Write out every entry exactly as it stands.
--- begin DATASET EXTRACT ---
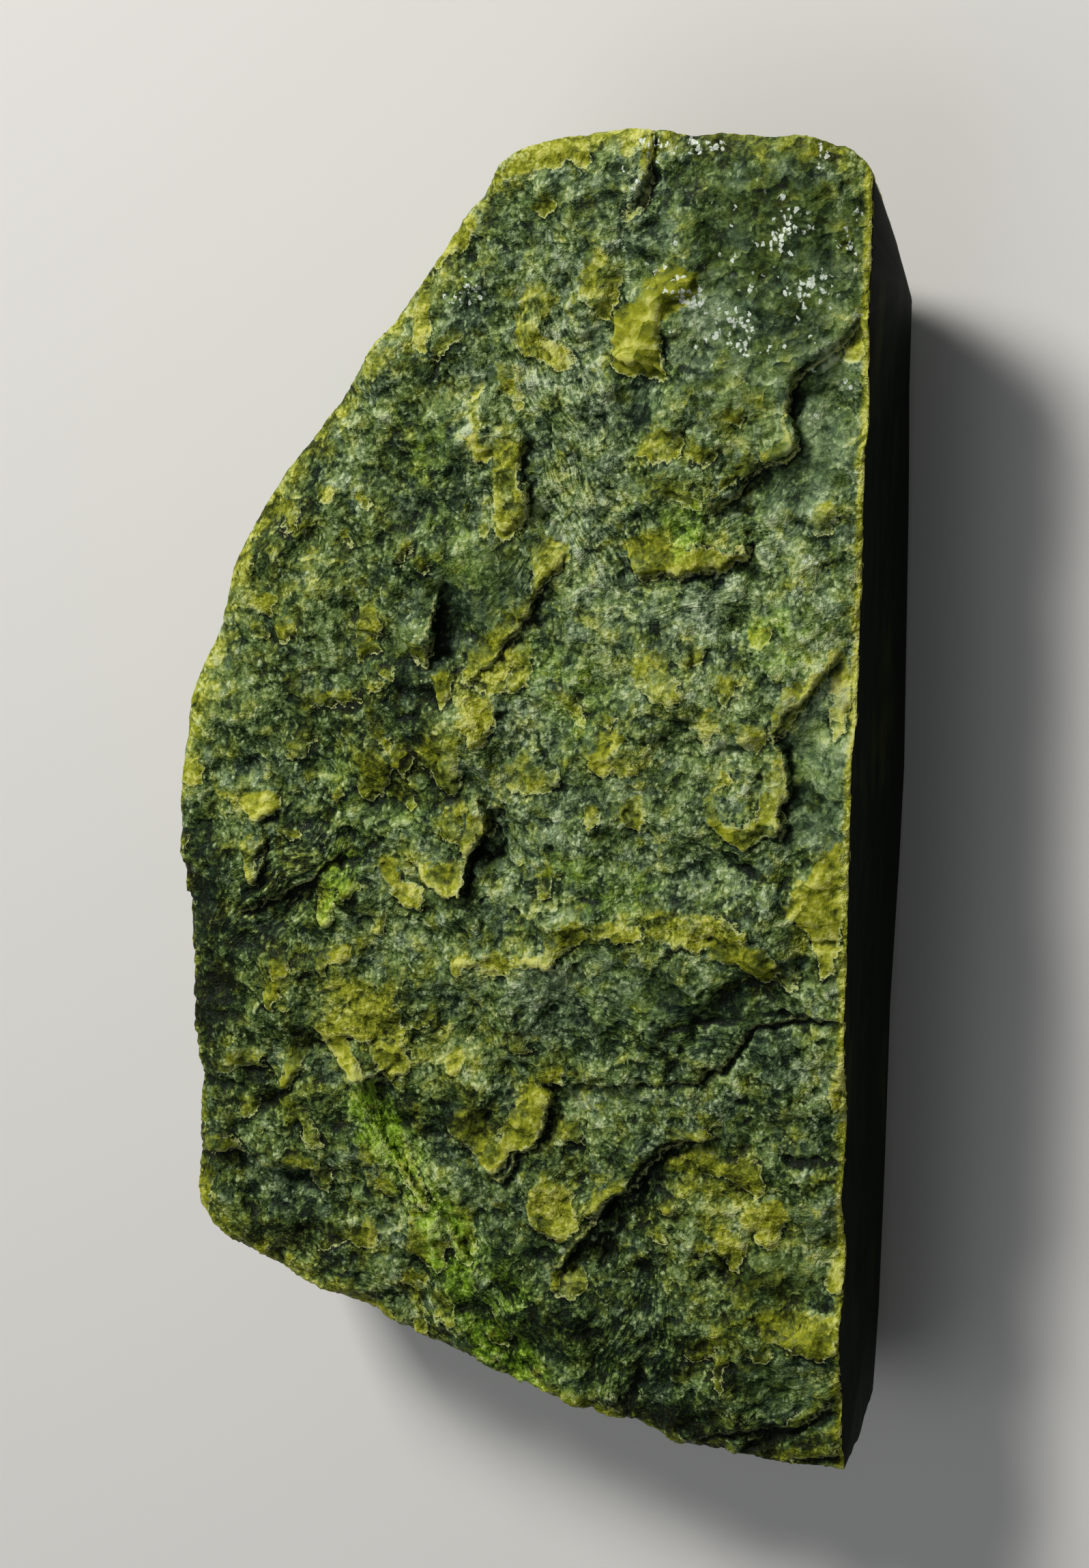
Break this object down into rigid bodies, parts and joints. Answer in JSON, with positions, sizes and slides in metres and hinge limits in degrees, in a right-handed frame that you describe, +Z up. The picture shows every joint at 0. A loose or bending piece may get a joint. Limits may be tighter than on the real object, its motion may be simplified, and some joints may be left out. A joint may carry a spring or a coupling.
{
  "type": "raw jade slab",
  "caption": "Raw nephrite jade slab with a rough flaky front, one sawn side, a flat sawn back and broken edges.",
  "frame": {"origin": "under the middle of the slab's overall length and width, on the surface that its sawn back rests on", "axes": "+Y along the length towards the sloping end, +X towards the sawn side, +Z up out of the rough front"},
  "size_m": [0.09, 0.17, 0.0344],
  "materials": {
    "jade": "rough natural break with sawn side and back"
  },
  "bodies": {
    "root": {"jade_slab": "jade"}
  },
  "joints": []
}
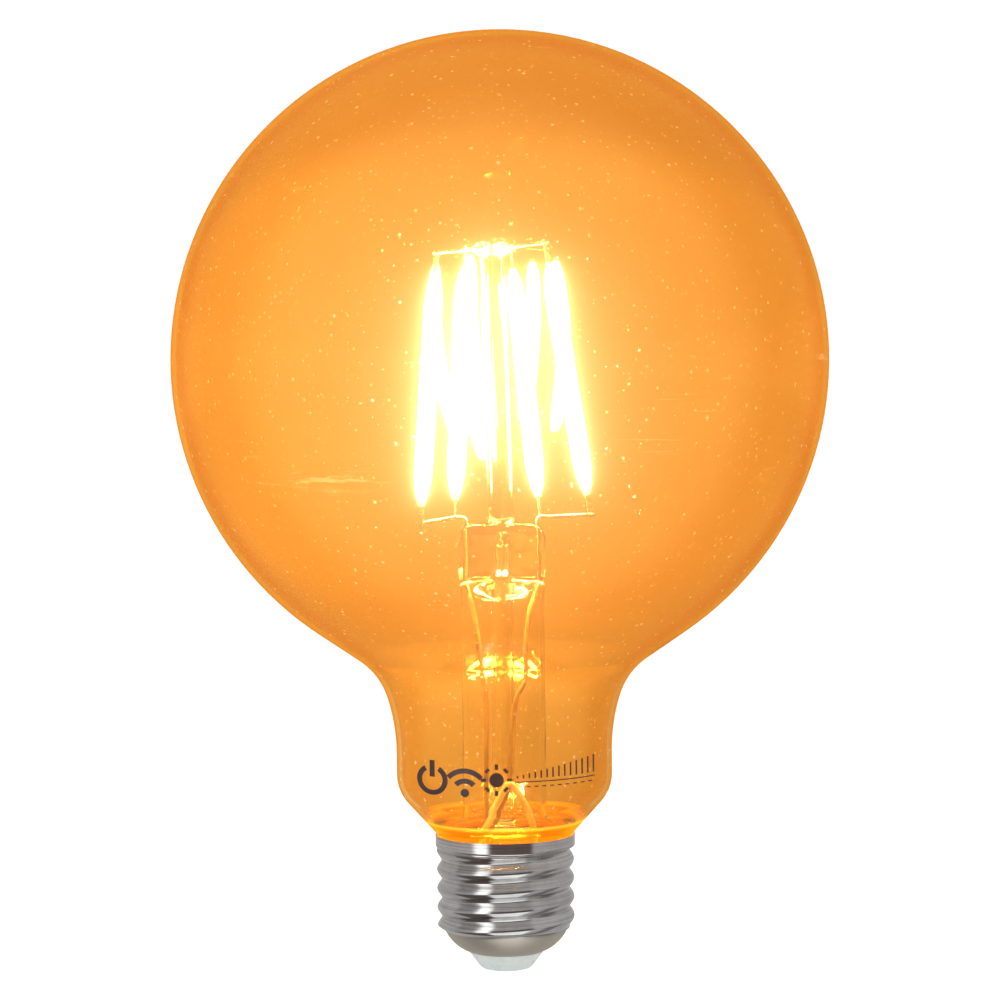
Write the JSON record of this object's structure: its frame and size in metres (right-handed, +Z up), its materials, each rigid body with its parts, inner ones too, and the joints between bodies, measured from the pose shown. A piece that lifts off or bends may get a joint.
--- end DATASET EXTRACT ---
SOLUTION TO THIS PROBLEM:
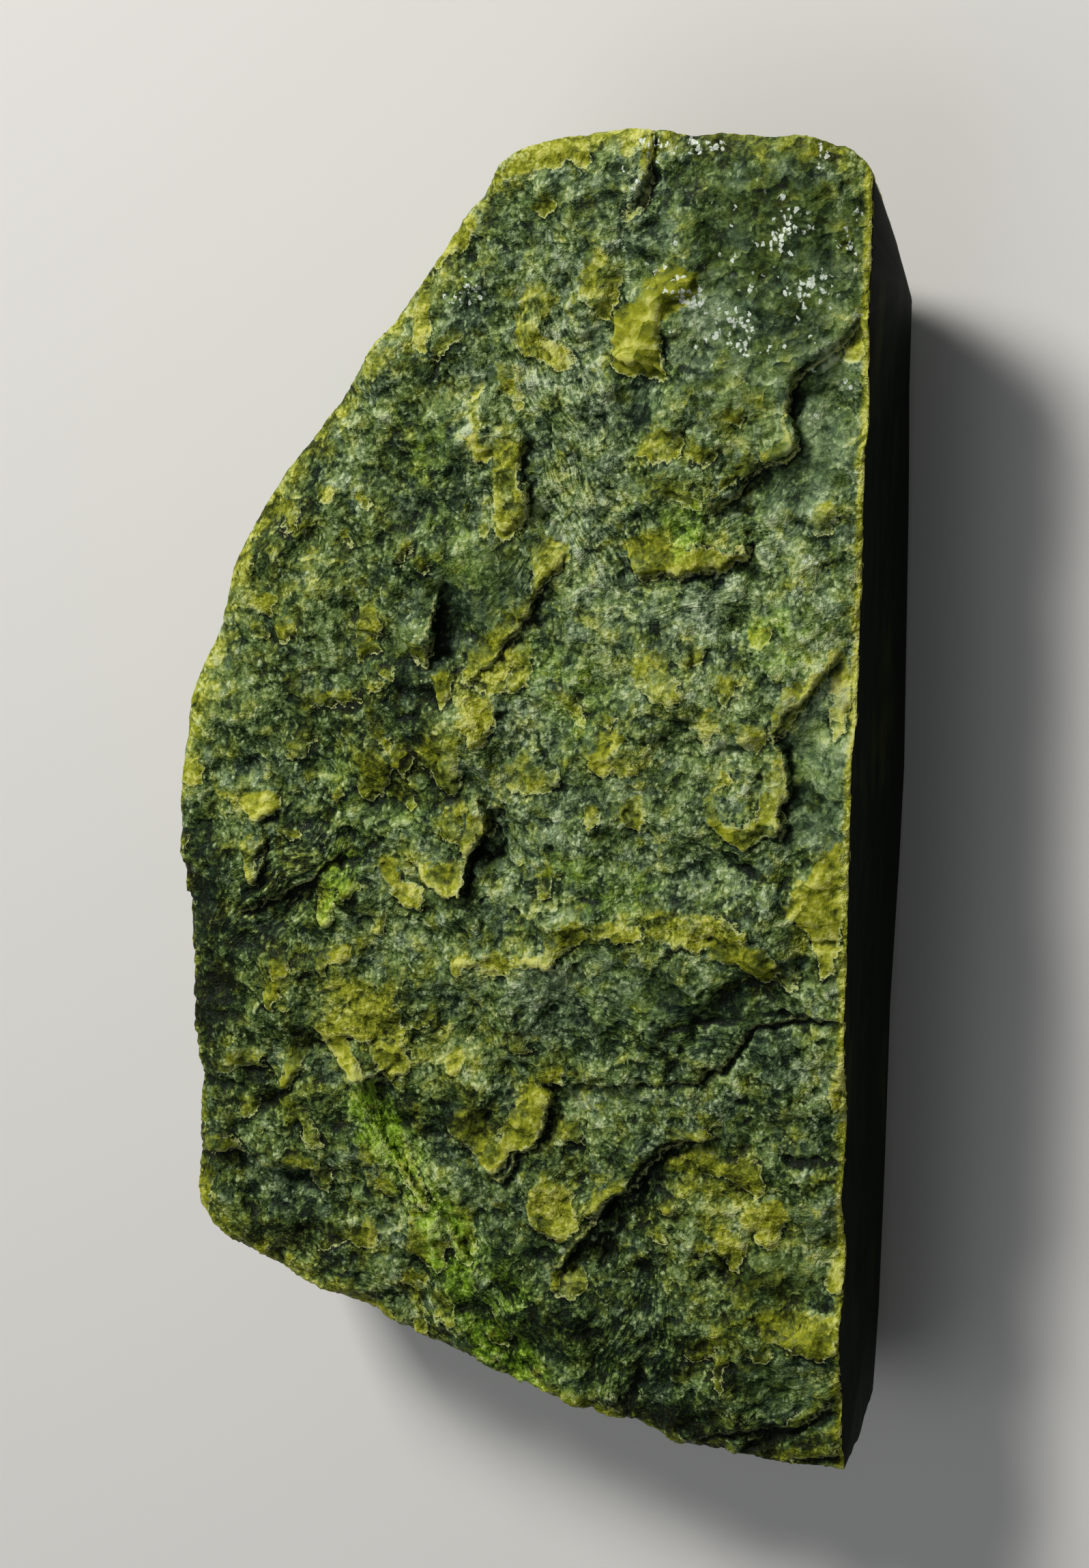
Break this object down into rigid bodies, parts and joints. Answer in JSON, with positions, sizes and slides in metres and hinge limits in degrees, in a right-handed frame that you describe, +Z up. The picture shows every joint at 0. A loose or bending piece may get a joint. Limits may be tighter than on the real object, its motion may be simplified, and some joints may be left out. A joint may carry a spring or a coupling.
{
  "type": "raw jade slab",
  "caption": "Raw nephrite jade slab with a rough flaky front, one sawn side, a flat sawn back and broken edges.",
  "frame": {"origin": "under the middle of the slab's overall length and width, on the surface that its sawn back rests on", "axes": "+Y along the length towards the sloping end, +X towards the sawn side, +Z up out of the rough front"},
  "size_m": [0.09, 0.17, 0.0344],
  "materials": {
    "jade": "rough natural break with sawn side and back"
  },
  "bodies": {
    "root": {"jade_slab": "jade"}
  },
  "joints": []
}
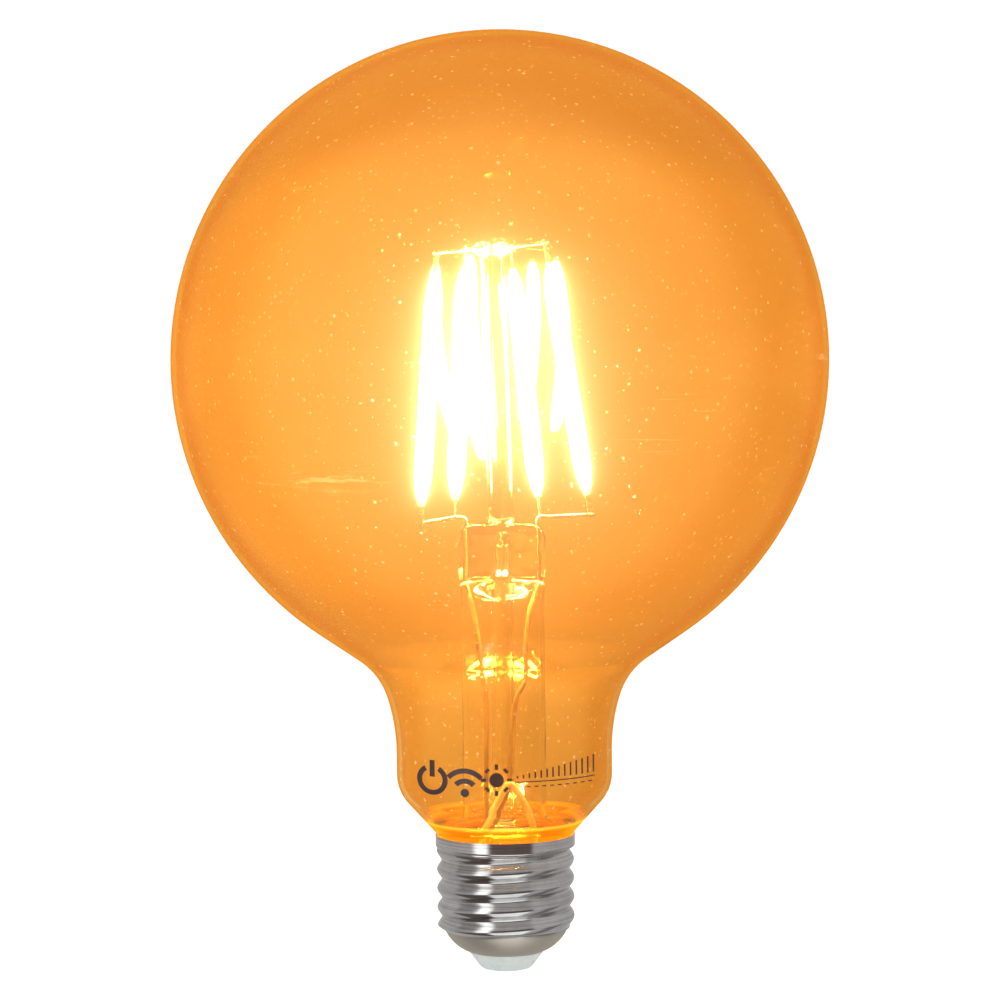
Write the JSON record of this object's structure: its frame and size in metres (right-handed, +Z up), its materials, each rigid body with its parts, inner ones too, and the joints between bodies, measured from the pose shown. A piece that lifts off or bends may get a joint.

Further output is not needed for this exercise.